I believe the checksum algorithm is not very sophisticated at all, it only
performs some XOR operations. Then again, it's a destroying
transformation. There are many strings that gets the same checksum. So
it's not completely trivial to guess the original text. Unless, of
course, you already have an idea of what it could be.

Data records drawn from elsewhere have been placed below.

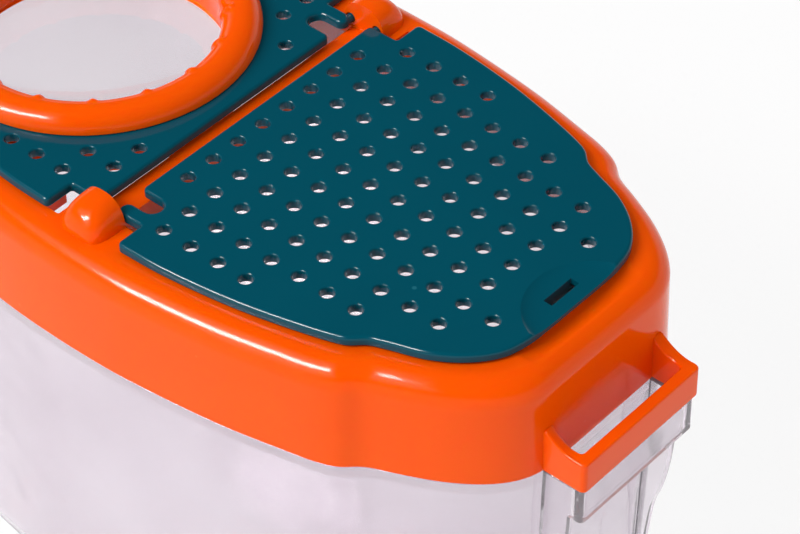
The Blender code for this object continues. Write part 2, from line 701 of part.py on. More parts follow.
def build():
    clear_scene()
    parts = make_collection("insect_observation_jar")
    cutters = make_collection("cutters")
    clear = plastic("clear_styrene", (0.86, 0.84, 0.87), 0.05, 0.3)
    orange = plastic("orange_plastic", (1.0, 0.10, 0.005), 0.25)
    teal = plastic("teal_plastic", (0.0, 0.07, 0.11), 0.25)
    optic = plastic("clear_lens", (0.90, 0.88, 0.91), 0.03, 0.3)

    body = tub(parts, cutters, clear)
    lid = collar(parts, cutters, orange)
    vent, vent_tools = door("vent_door", vent_holes(), parts, cutters, teal)
    hang([vent] + vent_tools, "vent_door_hinge", 1, parts)

    open_holes = [hole for hole in vent_holes() if clears_ring(hole)]
    window, window_tools = door("lens_door", open_holes, parts, cutters, teal)
    bore = disc("lens_door_bore", BARREL_RADIUS + RUNNING_GAP, 4 * DOOR_THICKNESS, ROUND_SIDES, cutters)
    bore.location = (RING_X, 0, DOOR_TOP)
    combine(window, bore, "DIFFERENCE")
    ring, ribs = lens_ring(parts, cutters, orange)
    glass = lens(parts, optic)
    hang([window, bore, ring, ribs, glass] + window_tools, "lens_door_hinge", -1, parts)
    for piece in (body, lid, vent, window):
        soften(piece, 35)


build()
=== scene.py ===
import json
import math

import bmesh
import bpy
import numpy as np
from mathutils import Matrix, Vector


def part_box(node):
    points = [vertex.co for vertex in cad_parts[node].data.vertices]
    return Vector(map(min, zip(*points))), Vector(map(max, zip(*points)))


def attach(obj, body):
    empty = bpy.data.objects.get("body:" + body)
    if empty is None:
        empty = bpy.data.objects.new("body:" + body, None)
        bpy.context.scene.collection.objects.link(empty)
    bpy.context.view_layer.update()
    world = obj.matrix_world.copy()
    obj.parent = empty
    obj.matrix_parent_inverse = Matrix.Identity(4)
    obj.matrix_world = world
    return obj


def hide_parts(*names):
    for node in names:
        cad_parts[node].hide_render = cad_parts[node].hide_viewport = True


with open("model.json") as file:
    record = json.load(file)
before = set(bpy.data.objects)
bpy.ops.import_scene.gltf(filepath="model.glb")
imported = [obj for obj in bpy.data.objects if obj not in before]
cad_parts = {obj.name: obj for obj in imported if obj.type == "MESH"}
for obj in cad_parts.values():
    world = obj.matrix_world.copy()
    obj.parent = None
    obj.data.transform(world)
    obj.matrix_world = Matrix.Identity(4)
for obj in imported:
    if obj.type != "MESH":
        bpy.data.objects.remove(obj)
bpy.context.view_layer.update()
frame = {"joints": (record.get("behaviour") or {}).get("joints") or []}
mm = 0.001

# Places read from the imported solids; lengths below are in millimetres
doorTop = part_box("vent_door")[1].z / mm
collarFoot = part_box("collar")[0].z / mm
hingePlace = {joint["name"]: joint.get("pos_m") for joint in frame["joints"]}
hingeX = hingePlace["vent_door_hinge"][0] / mm
hingeZ = hingePlace["vent_door_hinge"][2] / mm
doorThickness = 1.75
deckTop = doorTop - doorThickness - 0.3   # the doors lie 0.3 mm above the ledge
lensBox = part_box("lens")
lensMiddle = (lensBox[0] + lensBox[1]) / 2 / mm
print("stage: frame loaded")


# Curves and surfaces

softReach = 12           # steps to either side in the moving average
mergeDistance = 0.0005   # points closer than this become one


def splineLine(keys, steps, after=None):
    # Centripetal spline through the keys: three rounds of straight blends whose weights
    # grow with the square root of the distance between keys
    keys = np.asarray(keys, float)
    after = 2 * keys[-1] - keys[-2] if after is None else np.asarray(after, float)
    run = np.vstack([2 * keys[0] - keys[1], keys, after])
    line = []
    share = np.arange(steps)[:, None] / steps
    for a, b, c, d in zip(run, run[1:], run[2:], run[3:]):
        t1 = np.linalg.norm(b - a) ** 0.5
        t2 = t1 + np.linalg.norm(c - b) ** 0.5
        t3 = t2 + np.linalg.norm(d - c) ** 0.5
        t = t1 + (t2 - t1) * share
        ab = (a * (t1 - t) + b * t) / t1
        bc = (b * (t2 - t) + c * (t - t1)) / (t2 - t1)
        cd = (c * (t3 - t) + d * (t - t2)) / (t3 - t2)
        abc = (ab * (t2 - t) + bc * t) / t2
        bcd = (bc * (t3 - t) + cd * (t - t1)) / (t3 - t1)
        line.append((abc * (t2 - t) + bcd * (t - t1)) / (t2 - t1))
    return np.vstack(line + [keys[-1:]])


def arc(centre, radius, start, end, steps):
    # Points on a circle: centre plus radius times (cos, sin) of evenly spaced angles
    angle = np.radians(np.linspace(start, end, steps + 1))
    return np.stack([centre[0] + radius * np.cos(angle),
                     centre[1] + radius * np.sin(angle)], axis=1)


def mirrorQuarter(quarter):
    # A quarter outline in +x +y, mirrored over both axes into a closed clockwise one
    right = np.vstack([quarter, (quarter[:-1] * [1, -1])[::-1]])
    return np.vstack([right, (right[1:-1] * [-1, 1])[::-1]])


def inset(outline, distance):
    # Every point of a clockwise outline moves inward, square to the line there
    along = np.roll(outline, -1, axis=0) - np.roll(outline, 1, axis=0)
    along /= np.linalg.norm(along, axis=1)[:, None]
    return outline + np.stack([along[:, 1], -along[:, 0]], axis=1) * distance


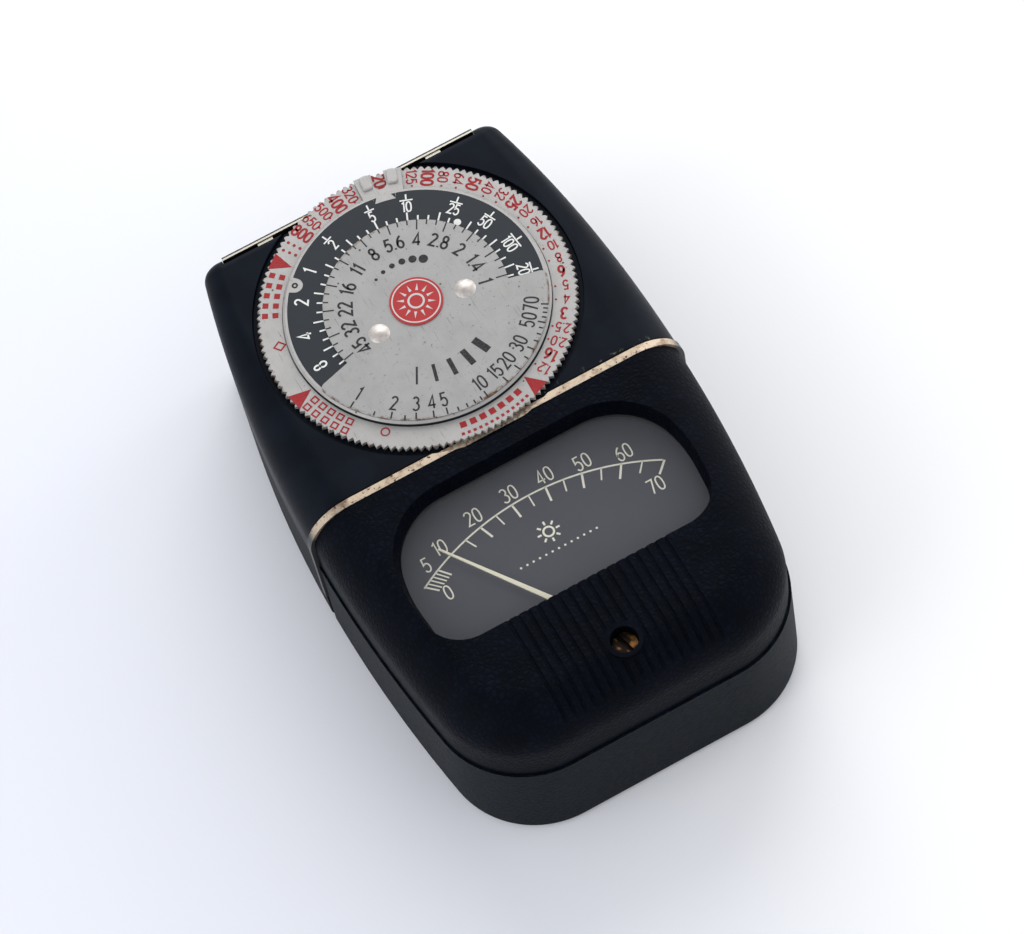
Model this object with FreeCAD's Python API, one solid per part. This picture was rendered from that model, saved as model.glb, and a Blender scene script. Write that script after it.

So it's not certainly not as secure as a real encrypted value.
--
Erland Sommarskog, SQL Server MVP, esquel@xxxxxxxxxxxxx
Books Online for SQL Server 2005 at
http://www.microsoft.com/technet/prodtechnol/sql/2005/downloads/books.mspx
Books Online for SQL Server 2000 at
http://www.microsoft.com/sql/prodinfo/previousversions/books.mspx
.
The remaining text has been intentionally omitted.